François Bon, « Angst », Formes d'une guerre.

David Farreny, 19 fév. 2013
ceinturées

Il se peut aussi que sur une promenade au mois de mai, quand le matin est beau, à la Florida ou sur le Prado elles aient aperçu en passant la courtaude silhouette embossée dans sa cape, hivernale parmi des glaïeuls, renfrognée, de l’ombre des chênes verts regardant sombrement ceux qui en plein soleil roulent voiture, portent l’habit à la française, ont les femmes les plus joliment ceinturées, les plus riantes, les mieux nommées, et quand en grand équipage arrivait don Rafaël Mengs ou le Signor Giambattista Tiepolo, elles l’ont vu faire en catastrophe deux pas, sortir de l’ombre et dans la lumière apparaître comme un oiseau de nuit surpris, lever haut le sombrero et le porter vite au giron pour la courbette, l’œil révérant porté là-haut sur l’invisible auréole du Maître trouant le grand plafond du ciel madrilène, et tout son visage tremblant dédiait à cette apparition un sourire extatique, paniqué, peut-être misérable. Et le maître saluait ce gros jeune homme qui voulait bien faire.

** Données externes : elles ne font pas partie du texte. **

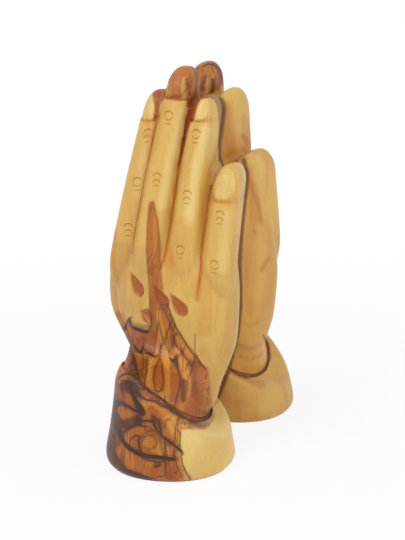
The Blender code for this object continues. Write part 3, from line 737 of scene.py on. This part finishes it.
# Veins: half width, darkness, path
NEAR_VEINS = (
    (1.0, 1, 115, 318, 117, 326, 120, 332, 124, 338),
    (0.9, 0.9, 118, 324, 121, 327, 124.6, 329, 127, 322, 129.6, 318, 130.5, 324, 132, 327),
    (1.5, 1, 131, 327, 135, 328.5, 141, 330.5, 146, 332, 149, 331),
    (0.7, 0.8, 149, 331, 151, 325, 151.4, 318, 150, 312),
    (0.4, 0.5, 142, 312, 144, 319, 148, 323),
    (0.4, 0.5, 141, 311, 146, 309.5, 149.6, 309),
    (0.9, 0.95, 120, 335, 124, 341, 129, 346, 131, 341, 131.8, 337),
    (1.0, 1, 133.6, 345, 137, 350, 140.7, 353, 143, 348, 143.4, 344),
    (1.2, 1, 146, 352, 150, 354, 155, 357),
    (0.7, 0.85, 155, 357, 158, 356, 160, 351, 161, 344),
    (1.2, 1, 170.5, 358, 173.3, 362, 175, 359, 176.4, 355),
    (0.9, 0.9, 176.4, 355, 177, 362, 178.5, 369),
    (0.6, 0.75, 162.1, 305.5, 166.6, 315.4, 171, 325, 173.8, 336, 175.5, 345, 181, 351, 188, 360,
     194.3, 366.3),
    (0.6, 0.8, 167.5, 304.6, 171, 315, 176.4, 328, 182.7, 338.6, 188.9, 347.5, 193.4, 354.6),
    (0.4, 0.5, 195.4, 334, 195.2, 345, 194.6, 354, 194, 365),
    (0.8, 0.85, 195, 353, 199.6, 361.8, 205.9, 369),
    (0.5, 0.65, 157.7, 324, 156.8, 333, 155, 342, 153.7, 353),
    (0.6, 0.8, 160.5, 354, 158.6, 362, 155, 367, 153.6, 378, 154.5, 389.5, 157, 392, 161.6, 390.4,
     163.8, 382.3, 162.5, 371.6, 161.6, 362),
    (0.7, 0.85, 147.3, 357, 146.4, 371, 144.2, 382, 144.4, 388),
    (0.6, 0.8, 142.9, 356, 142.9, 364.5, 142, 378),
    (1.4, 0.9, 132, 352, 134, 360, 136.5, 370, 139.5, 382),
    (0.8, 0.9, 127, 347, 131.8, 354.6, 133.6, 358, 130, 366),
    (0.7, 0.8, 173.2, 362, 178.6, 370, 180.8, 379.6, 179.5, 389.5, 176.8, 398.4, 175.9, 404),
    (0.5, 0.7, 182.5, 380, 181.6, 390, 183.5, 402),
    (0.4, 0.6, 188, 379.5, 186.5, 390, 185, 400),
    (0.4, 0.6, 192.9, 366, 191, 373, 188, 379),
    (0.4, 0.5, 150, 206, 147.6, 222, 146.6, 250, 148.5, 275, 149.6, 297, 150, 309),
    (0.35, 0.45, 153, 201, 156.5, 215, 159.5, 240, 161, 275, 162.5, 288),
    (0.4, 0.5, 166, 330, 168, 342, 170, 352),
    (0.4, 0.5, 170, 366, 171.5, 378, 171, 390),
    (1.0, 0.9, 128.6, 366.4, 135.7, 378, 144.6, 387, 153.6, 394, 162.5, 400, 171.4, 408, 180.4,
     414.4, 188, 419.5),
    (1.6, 0.95, 187.5, 419.6, 196.4, 422, 203.6, 420, 208.9, 414.8, 212, 408.2),
    (0.9, 0.9, 133, 391.3, 140.2, 396.6, 146.4, 400.2, 155.4, 401, 160.7, 405.5, 167.9, 408.2,
     175.9, 413.6, 184, 419),
    (1.0, 0.95, 131, 386, 127.5, 386.5, 126, 389.5, 128, 392.5),
    (1.0, 0.95, 122.5, 393, 120.5, 387, 123.5, 382.5, 129, 381, 134, 383, 138, 387, 143, 390),
    (1.1, 0.9, 117, 380, 123, 374.5, 130, 374, 137, 380, 144, 387, 152, 394),
    (2.2, 1, 130, 384, 131.5, 391, 134, 398, 138, 404, 141, 409, 143, 413),
    (1.2, 1, 115, 402, 120, 402.5, 125, 404.6, 134, 410, 141, 413.6),
    (2.4, 0.9, 116, 404, 114, 413, 113, 424),
    (4.2, 1, 138.5, 419, 140, 422),
    (1.1, 0.95, 143, 420.7, 149, 421.3, 153.6, 421.6),
    (1.1, 0.9, 151.8, 415.5, 155, 418.5, 158, 420, 159.5, 425, 162, 431),
    (1.3, 0.95, 152, 418, 154, 424.3, 157, 430, 162.5, 436.8, 171.4, 443, 180.4, 450.2, 183, 453),
    (0.6, 0.7, 149, 427.5, 153.6, 430.5, 158, 434, 162.5, 438.6),
    (0.9, 0.9, 117, 420, 119, 427, 122.3, 433.2, 129.5, 427.9, 137.5, 425.2, 147, 427),
    (0.8, 0.9, 141, 436.8, 138.4, 440.4, 139.3, 447.5, 142, 452),
    (0.5, 0.75, 141, 436.8, 147.3, 431.4, 157.1, 432.3, 164.3, 438.6, 165.2, 444.8, 166, 453.8),
    (0.8, 0.85, 131.3, 439, 135.7, 435.4, 140.2, 436.4),
    (0.5, 0.6, 142, 443, 144.2, 437.5, 149.5, 435.4, 154.8, 437.5, 157, 442.5, 154.8, 447.6, 149.5,
     449.6, 144.2, 447.6, 142.2, 444),
    (1.9, 1, 114.3, 424.3, 119.6, 433.2, 123.2, 442.1, 129.5, 448.4, 138.4, 453.8, 148.2, 456.4,
     158, 457.3, 169.6, 459.1, 176.8, 459.1),
    (0.8, 0.8, 140, 457, 148, 460.5, 157.1, 461.8, 168, 460.8),
    (1.6, 0.85, 155.4, 467.1, 160.7, 464.5),
    (1.2, 0.8, 111.6, 438, 114.3, 453.8, 120.5, 462.7, 126.8, 469.8),
    (1.8, 0.95, 124, 470, 135.7, 475.2, 150, 479.6),
    (0.45, 0.6, 175.9, 425.2, 174.6, 436, 175, 447.5, 175.9, 461, 178.6, 469, 183, 480),
    (0.5, 0.75, 180.8, 430, 179.9, 440.4, 180.8, 452, 182.1, 462.7, 185.7, 471.6, 191, 479),
    (0.5, 0.6, 175.9, 425.2, 182, 422.5, 190, 424, 198, 426.5, 206, 425),
    (0.5, 0.5, 178, 428, 180.5, 434),
    (0.4, 0.7, 164.5, 83, 164.3, 95),
)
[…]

Pierre Michon, « Dieu ne finit pas », Maîtres et serviteurs, Verdier, pp. 13-14.

David Farreny, 26 fév. 2014
datées

Soutenir la thèse que toutes les valeurs de la gauche n’apparaissent encore vivantes qu’en tant qu’elles ne sont pas datées, que leur âge — dix-neuvième — n’est pas révélé. S’il l’est, alors brusquement la pensée de gauche apparaît comme ce qu’elle est, c’est-à-dire conservatrice.

Philippe Muray, « 26 juillet 1982 », Ultima necat (I), Les Belles Lettres, p. 189.